Upon running, the model will be compiled and set for training, emitting no direct output.

This code segment constructs a model tailored to a classification task that can handle multiple classes. The usage of Adadelta as the optimizer requires no learning rate parameter, as it is self-adjusting. The compiled model is ready for training with output classes and categorical cross-entropy as the loss function, and it includes accuracy tracking.

Bonus One-Liner Method 5: Quick Compile with Defaults

For a straightforward scenario or a quick prototype, you can compile a Keras model with default parameters. This is a less configurable but rapid way to initiate model training, often utilized with the ‘adam’ optimizer and ‘categorical_crossentropy’ loss for classification with the default learning rate.

Here’s an example:

model.compile(optimizer='adam',
              loss='categorical_crossentropy',
              metrics=['accuracy'])

The output is a ready-to-train model with no explicit return message.

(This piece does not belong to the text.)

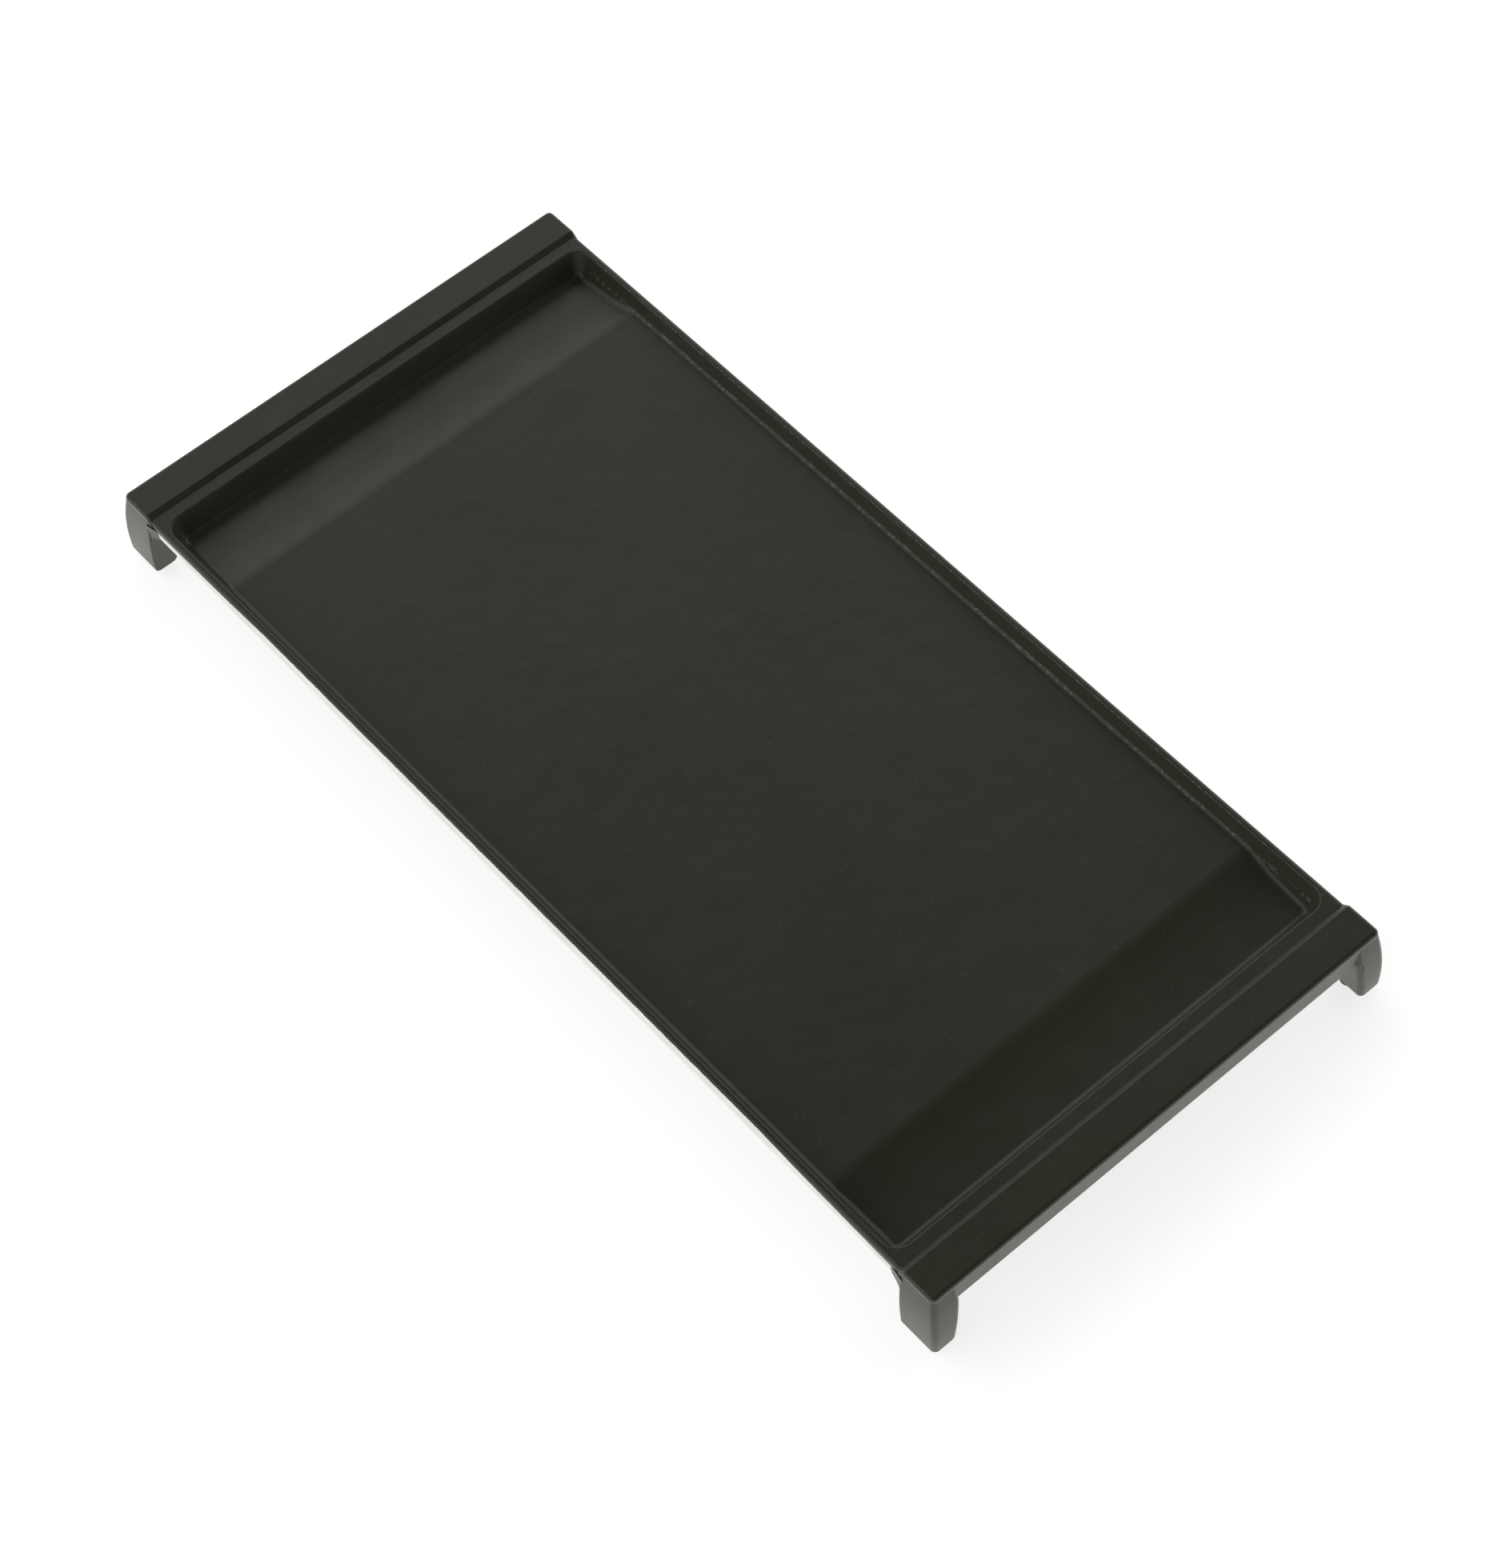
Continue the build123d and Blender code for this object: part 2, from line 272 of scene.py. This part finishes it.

This concise code snippet is an example of using string literals to specify the optimizer and loss function, leveraging the defaults for rapid model compilation. This is an effective approach when you want to get a model running quickly with common settings for a classification task.

Summary/Discussion

Method 1: Adam Optimizer. Excellent for a range of classification tasks. It’s adaptable but may require tuning of the learning rate. Default settings often suffice.
Method 2: SGD. Traditional choice for regression. Requires careful tuning of the learning rate and momentum parameters for optimum performance.
Method 3: RMSprop. Best suited for RNNs and time series data. It offers adaptability which helps in training complex sequence models, but may converge to a suboptimal solution in some cases.
Method 4: Adadelta. Robust optimizer needing minimal configuration. It’s convenient but potentially slower to converge due to the lack of momentum.
Bonus Method 5: Quick Compile with Defaults. Excellent for rapid prototyping. It is not suited for fine-tuning performance and can lead to suboptimal training results on complex tasks.